SUPPLIED MATERIAL –

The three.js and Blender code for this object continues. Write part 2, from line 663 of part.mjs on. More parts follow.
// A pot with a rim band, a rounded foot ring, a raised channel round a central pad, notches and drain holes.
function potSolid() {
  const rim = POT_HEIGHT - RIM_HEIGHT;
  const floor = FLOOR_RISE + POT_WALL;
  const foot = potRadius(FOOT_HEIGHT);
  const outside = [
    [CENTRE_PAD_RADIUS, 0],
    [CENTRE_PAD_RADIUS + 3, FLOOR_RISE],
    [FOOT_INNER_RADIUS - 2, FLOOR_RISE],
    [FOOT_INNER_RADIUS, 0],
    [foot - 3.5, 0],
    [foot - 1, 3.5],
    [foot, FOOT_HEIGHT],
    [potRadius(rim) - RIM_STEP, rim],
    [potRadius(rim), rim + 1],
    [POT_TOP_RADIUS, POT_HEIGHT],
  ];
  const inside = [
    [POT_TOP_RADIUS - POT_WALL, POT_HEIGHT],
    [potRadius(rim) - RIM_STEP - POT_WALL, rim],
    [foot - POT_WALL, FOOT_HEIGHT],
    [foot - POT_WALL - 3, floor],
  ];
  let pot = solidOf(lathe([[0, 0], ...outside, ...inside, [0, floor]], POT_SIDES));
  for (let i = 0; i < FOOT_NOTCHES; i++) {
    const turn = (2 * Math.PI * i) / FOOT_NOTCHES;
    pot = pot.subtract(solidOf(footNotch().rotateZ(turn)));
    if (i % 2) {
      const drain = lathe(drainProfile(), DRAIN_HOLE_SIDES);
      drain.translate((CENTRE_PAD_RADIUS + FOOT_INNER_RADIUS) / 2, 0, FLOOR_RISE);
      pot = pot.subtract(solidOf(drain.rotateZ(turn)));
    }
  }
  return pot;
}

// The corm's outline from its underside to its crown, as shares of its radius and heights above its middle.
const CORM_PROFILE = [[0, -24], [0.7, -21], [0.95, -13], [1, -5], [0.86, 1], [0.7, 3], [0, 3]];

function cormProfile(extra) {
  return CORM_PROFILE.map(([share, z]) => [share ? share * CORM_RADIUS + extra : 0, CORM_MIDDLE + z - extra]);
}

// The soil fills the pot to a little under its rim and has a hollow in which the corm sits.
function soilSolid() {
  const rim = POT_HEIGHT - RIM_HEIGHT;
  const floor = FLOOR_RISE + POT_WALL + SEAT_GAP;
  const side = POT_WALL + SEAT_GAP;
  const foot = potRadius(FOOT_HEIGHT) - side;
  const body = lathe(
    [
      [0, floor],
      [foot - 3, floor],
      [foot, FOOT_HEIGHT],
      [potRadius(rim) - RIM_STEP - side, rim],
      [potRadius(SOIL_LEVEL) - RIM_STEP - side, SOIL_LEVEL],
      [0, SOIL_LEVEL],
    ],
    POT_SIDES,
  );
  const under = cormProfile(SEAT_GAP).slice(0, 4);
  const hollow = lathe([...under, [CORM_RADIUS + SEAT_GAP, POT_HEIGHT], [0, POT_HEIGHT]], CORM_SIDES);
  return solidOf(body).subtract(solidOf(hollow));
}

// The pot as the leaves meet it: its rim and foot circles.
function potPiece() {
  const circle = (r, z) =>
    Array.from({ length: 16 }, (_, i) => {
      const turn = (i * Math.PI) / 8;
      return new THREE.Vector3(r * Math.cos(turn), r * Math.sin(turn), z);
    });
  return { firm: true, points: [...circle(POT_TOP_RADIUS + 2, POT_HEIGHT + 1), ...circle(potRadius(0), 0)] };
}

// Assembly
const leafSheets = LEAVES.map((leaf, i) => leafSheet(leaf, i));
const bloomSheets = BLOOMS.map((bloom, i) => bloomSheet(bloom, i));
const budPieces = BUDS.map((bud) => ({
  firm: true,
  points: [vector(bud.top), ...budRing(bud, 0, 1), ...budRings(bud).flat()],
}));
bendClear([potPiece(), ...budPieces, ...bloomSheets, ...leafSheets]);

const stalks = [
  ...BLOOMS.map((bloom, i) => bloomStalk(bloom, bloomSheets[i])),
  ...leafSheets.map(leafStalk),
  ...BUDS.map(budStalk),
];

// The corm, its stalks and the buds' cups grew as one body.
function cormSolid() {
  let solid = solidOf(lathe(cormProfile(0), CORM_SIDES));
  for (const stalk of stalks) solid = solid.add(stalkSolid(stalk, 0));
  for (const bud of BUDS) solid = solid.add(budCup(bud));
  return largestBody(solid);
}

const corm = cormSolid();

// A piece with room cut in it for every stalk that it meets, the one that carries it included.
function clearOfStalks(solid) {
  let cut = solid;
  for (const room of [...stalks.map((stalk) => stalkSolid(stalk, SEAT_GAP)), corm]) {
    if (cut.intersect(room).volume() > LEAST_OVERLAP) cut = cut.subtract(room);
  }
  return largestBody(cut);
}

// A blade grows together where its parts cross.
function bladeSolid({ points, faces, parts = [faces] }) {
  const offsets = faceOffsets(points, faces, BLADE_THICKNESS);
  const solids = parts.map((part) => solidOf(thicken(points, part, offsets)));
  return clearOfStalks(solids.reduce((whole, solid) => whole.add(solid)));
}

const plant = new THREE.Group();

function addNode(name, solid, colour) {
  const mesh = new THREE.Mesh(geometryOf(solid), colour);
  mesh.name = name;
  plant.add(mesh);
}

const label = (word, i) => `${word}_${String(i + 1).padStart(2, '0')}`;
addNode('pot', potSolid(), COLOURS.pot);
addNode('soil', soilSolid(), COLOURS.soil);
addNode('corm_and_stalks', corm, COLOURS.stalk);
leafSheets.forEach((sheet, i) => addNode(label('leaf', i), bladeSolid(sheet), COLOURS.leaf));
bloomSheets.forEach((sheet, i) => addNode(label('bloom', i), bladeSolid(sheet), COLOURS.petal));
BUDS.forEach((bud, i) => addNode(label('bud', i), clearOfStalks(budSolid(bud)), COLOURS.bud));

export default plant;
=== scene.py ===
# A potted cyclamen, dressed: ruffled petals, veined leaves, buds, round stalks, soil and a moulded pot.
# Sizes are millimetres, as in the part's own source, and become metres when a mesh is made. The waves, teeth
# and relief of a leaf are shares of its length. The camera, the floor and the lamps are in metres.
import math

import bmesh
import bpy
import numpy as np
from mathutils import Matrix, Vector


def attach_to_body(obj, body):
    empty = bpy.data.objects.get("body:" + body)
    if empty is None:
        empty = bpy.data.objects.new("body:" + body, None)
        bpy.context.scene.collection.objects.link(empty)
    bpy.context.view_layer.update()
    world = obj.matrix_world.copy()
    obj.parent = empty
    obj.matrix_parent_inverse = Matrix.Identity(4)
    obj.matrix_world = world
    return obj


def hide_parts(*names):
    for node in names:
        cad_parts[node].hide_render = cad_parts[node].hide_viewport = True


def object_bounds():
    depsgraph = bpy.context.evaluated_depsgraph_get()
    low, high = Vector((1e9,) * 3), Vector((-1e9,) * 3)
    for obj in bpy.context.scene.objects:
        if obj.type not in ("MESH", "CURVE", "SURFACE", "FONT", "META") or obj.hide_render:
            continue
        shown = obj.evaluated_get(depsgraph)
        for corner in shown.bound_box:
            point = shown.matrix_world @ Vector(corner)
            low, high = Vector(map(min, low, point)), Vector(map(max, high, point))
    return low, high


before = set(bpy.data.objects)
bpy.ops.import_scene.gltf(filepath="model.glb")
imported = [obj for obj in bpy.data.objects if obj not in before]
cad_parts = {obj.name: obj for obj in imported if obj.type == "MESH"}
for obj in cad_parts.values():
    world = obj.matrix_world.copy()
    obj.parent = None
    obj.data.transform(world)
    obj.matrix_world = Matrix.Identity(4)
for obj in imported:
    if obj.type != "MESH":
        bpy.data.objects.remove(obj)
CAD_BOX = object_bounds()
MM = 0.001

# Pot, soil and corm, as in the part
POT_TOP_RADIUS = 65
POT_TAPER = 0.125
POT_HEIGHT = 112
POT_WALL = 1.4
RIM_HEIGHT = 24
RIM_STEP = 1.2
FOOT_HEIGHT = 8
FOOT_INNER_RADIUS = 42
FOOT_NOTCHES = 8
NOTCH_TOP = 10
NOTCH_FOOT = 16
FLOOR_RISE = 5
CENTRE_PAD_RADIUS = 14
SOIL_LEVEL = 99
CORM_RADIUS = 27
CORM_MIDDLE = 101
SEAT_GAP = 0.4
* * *
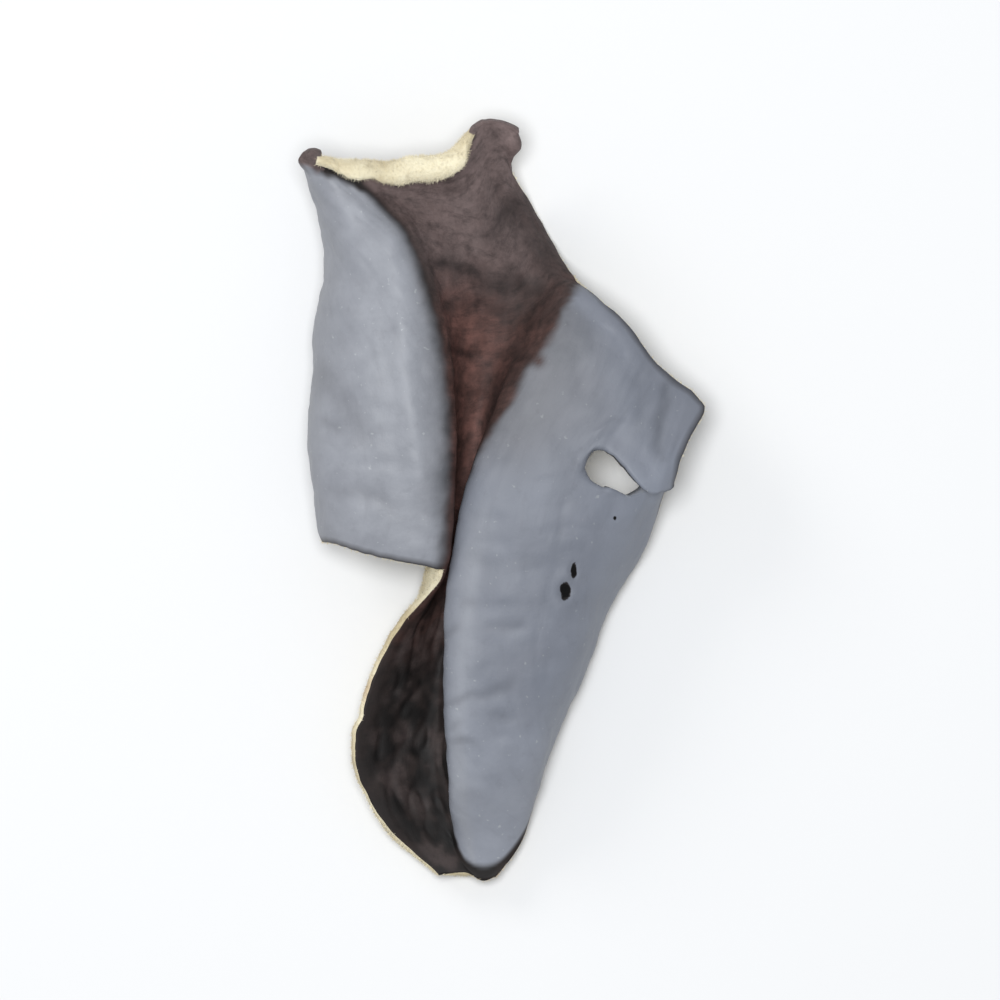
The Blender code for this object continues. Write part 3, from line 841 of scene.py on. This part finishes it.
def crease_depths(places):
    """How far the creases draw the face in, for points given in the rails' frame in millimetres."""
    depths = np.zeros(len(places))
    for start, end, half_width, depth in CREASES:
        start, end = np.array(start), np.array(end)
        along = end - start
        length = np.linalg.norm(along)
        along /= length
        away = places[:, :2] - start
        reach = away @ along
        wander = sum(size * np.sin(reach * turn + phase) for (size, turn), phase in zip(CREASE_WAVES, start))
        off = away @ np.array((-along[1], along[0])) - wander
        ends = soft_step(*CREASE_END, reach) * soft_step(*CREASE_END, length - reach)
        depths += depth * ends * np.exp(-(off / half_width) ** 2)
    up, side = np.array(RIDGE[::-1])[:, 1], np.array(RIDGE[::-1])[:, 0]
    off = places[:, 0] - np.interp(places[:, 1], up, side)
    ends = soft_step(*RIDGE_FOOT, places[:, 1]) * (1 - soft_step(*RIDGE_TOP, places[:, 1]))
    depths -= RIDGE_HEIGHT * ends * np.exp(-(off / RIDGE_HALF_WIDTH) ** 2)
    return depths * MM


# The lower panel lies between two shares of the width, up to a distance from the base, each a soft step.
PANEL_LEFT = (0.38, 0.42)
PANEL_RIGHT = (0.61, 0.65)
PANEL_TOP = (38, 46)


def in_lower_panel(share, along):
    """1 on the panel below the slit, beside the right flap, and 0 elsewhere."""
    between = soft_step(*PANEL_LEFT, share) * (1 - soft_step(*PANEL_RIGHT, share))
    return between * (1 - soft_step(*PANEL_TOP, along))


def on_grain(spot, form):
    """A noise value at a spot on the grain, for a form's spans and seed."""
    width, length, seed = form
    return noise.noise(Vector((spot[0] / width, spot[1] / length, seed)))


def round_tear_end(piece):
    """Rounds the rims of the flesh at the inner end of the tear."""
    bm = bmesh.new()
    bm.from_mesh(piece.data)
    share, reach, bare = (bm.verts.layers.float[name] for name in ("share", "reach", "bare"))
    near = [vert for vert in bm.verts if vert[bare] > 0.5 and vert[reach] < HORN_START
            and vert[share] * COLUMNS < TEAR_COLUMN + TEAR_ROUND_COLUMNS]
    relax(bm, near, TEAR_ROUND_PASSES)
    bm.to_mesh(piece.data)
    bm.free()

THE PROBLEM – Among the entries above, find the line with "The Blender code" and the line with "return noise.noise(Vector((spot[0] /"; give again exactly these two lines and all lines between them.

ANSWER TO THIS PROBLEM –
The Blender code for this object continues. Write part 3, from line 841 of scene.py on. This part finishes it.
def crease_depths(places):
    """How far the creases draw the face in, for points given in the rails' frame in millimetres."""
    depths = np.zeros(len(places))
    for start, end, half_width, depth in CREASES:
        start, end = np.array(start), np.array(end)
        along = end - start
        length = np.linalg.norm(along)
        along /= length
        away = places[:, :2] - start
        reach = away @ along
        wander = sum(size * np.sin(reach * turn + phase) for (size, turn), phase in zip(CREASE_WAVES, start))
        off = away @ np.array((-along[1], along[0])) - wander
        ends = soft_step(*CREASE_END, reach) * soft_step(*CREASE_END, length - reach)
        depths += depth * ends * np.exp(-(off / half_width) ** 2)
    up, side = np.array(RIDGE[::-1])[:, 1], np.array(RIDGE[::-1])[:, 0]
    off = places[:, 0] - np.interp(places[:, 1], up, side)
    ends = soft_step(*RIDGE_FOOT, places[:, 1]) * (1 - soft_step(*RIDGE_TOP, places[:, 1]))
    depths -= RIDGE_HEIGHT * ends * np.exp(-(off / RIDGE_HALF_WIDTH) ** 2)
    return depths * MM


# The lower panel lies between two shares of the width, up to a distance from the base, each a soft step.
PANEL_LEFT = (0.38, 0.42)
PANEL_RIGHT = (0.61, 0.65)
PANEL_TOP = (38, 46)


def in_lower_panel(share, along):
    """1 on the panel below the slit, beside the right flap, and 0 elsewhere."""
    between = soft_step(*PANEL_LEFT, share) * (1 - soft_step(*PANEL_RIGHT, share))
    return between * (1 - soft_step(*PANEL_TOP, along))


def on_grain(spot, form):
    """A noise value at a spot on the grain, for a form's spans and seed."""
    width, length, seed = form
    return noise.noise(Vector((spot[0] / width, spot[1] / length, seed)))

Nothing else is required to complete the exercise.